Of course, the selfishness implicit in this story is almost astounding. If those learning in the yeshiva believed that their study was assisting the city in which they resided – which is a reasonable conclusion from Yerushalmi Chagiga 6b – then how dare they leave an area which actually needed their protection, decamping for relatively quiet Beit Shemesh which was doing quite well before they arrived? On the other hand, if they didn’t believe that their learning was helping the local area, then what, exactly, was their excuse for continuing to learn while others were risking and losing their lives on the battlefield?
But again, I am willing to assume that many members of the Chareidi world believe that their Torah study directly impacts Israel’s military successes and failures. That means that if Israel is currently winning its war against Hamas – and we pray to God that this is accurate – then, at least according to the Chareidi weltanschauung, they deserve a share of the credit for that success.
The corollary to this, of course, is that the massive failure on October 7th is not merely the fault of the security establishment and the current government, but also the fault of the people whose learning is ostensibly protecting the country. If people who learn deserve exemptions from military service based on the assumption that their learning has a tangible, this-worldly effect on Israel’s security, then they also deserve blame when Israel suffers a security breakdown. You can’t have it both ways: you’re either responsible for the good and the bad, or you’re responsible for neither. And I certainly have not heard a mea culpa coming from those whose Torah, by their own admission, must have been faulty.

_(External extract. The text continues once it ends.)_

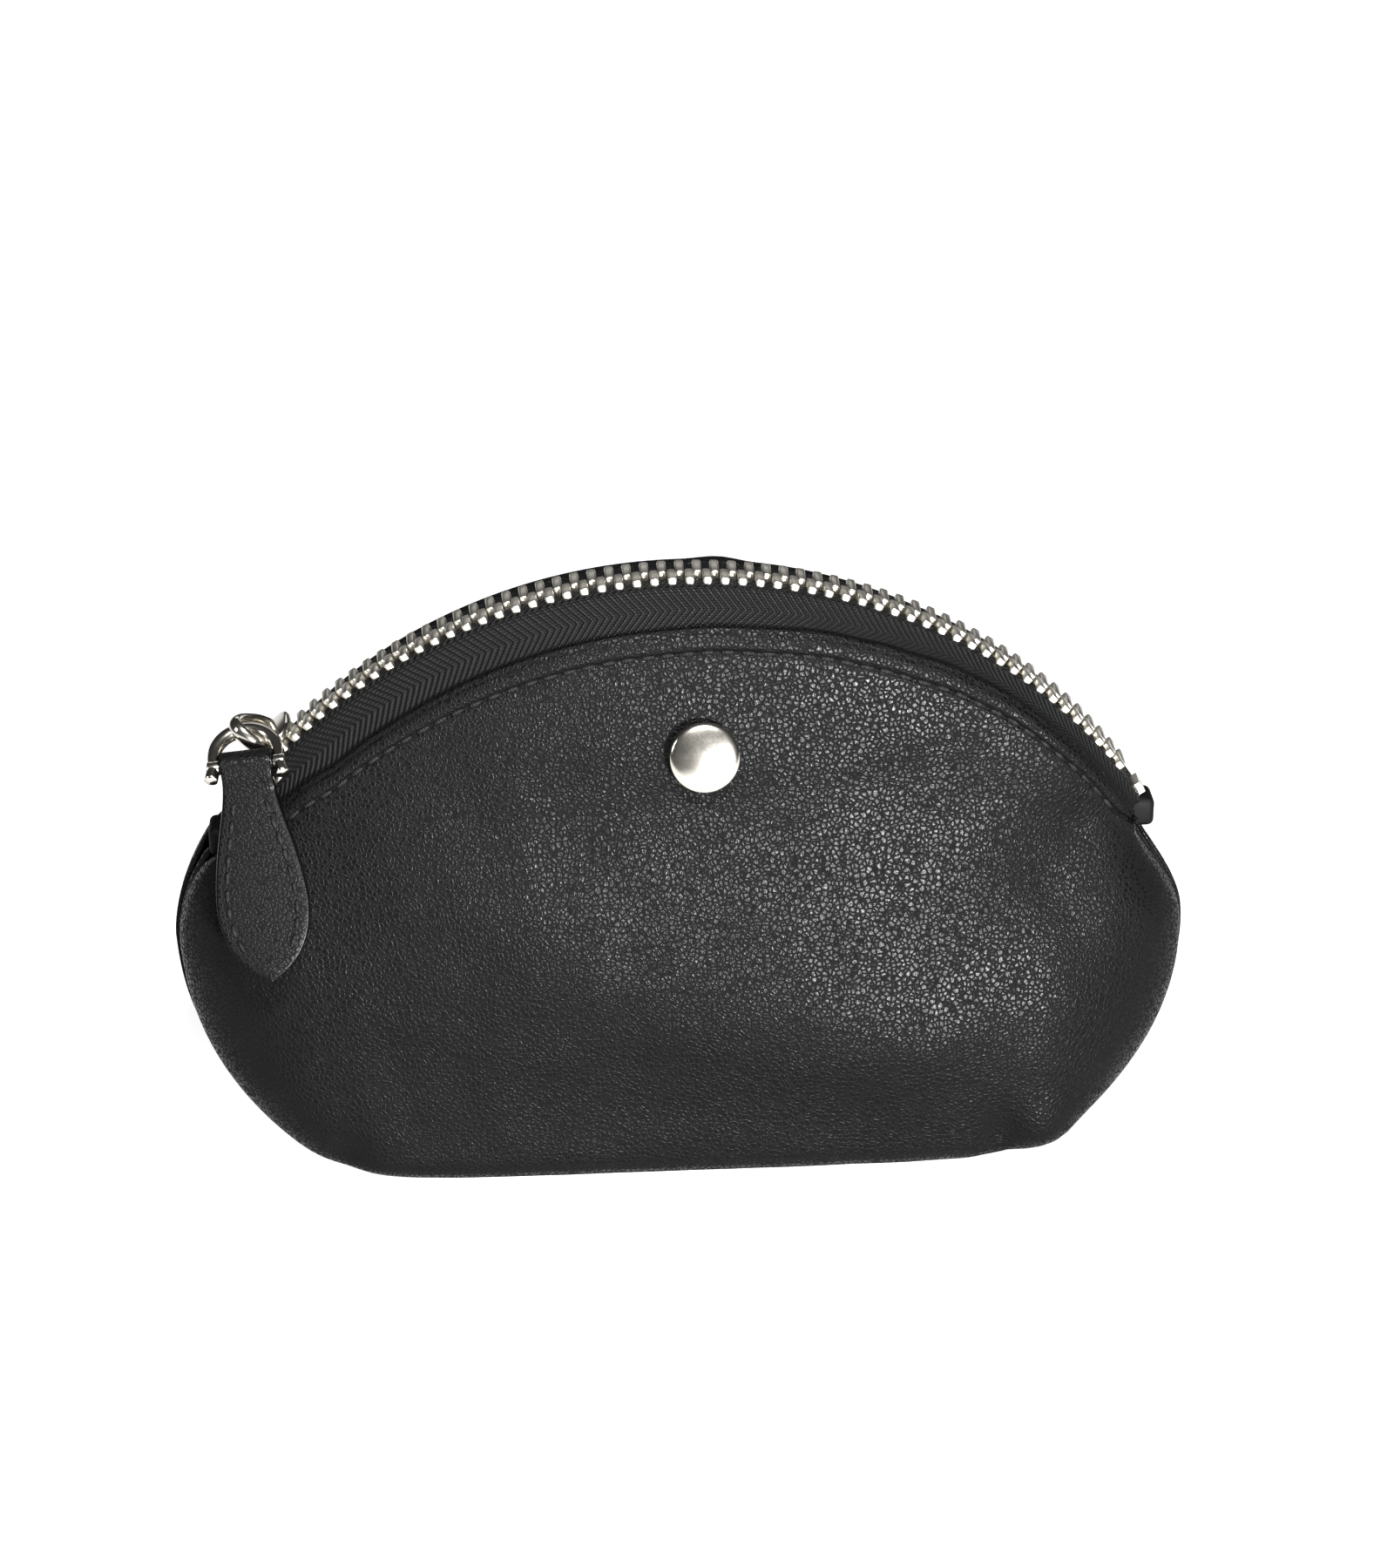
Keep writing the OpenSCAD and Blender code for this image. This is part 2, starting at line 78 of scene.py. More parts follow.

When we begin doing our collective soul searching to see what changes are necessary moving forward, let’s make sure to recall those who abdicated responsibility in Israel’s hour of need. Let’s make sure that those who assume responsibility bear the consequences of that responsibility, whether it paints them as heroes or as villains. If they feel that this portrayal is unfair, then perhaps they never should have publicly taken on that responsibility in the first place.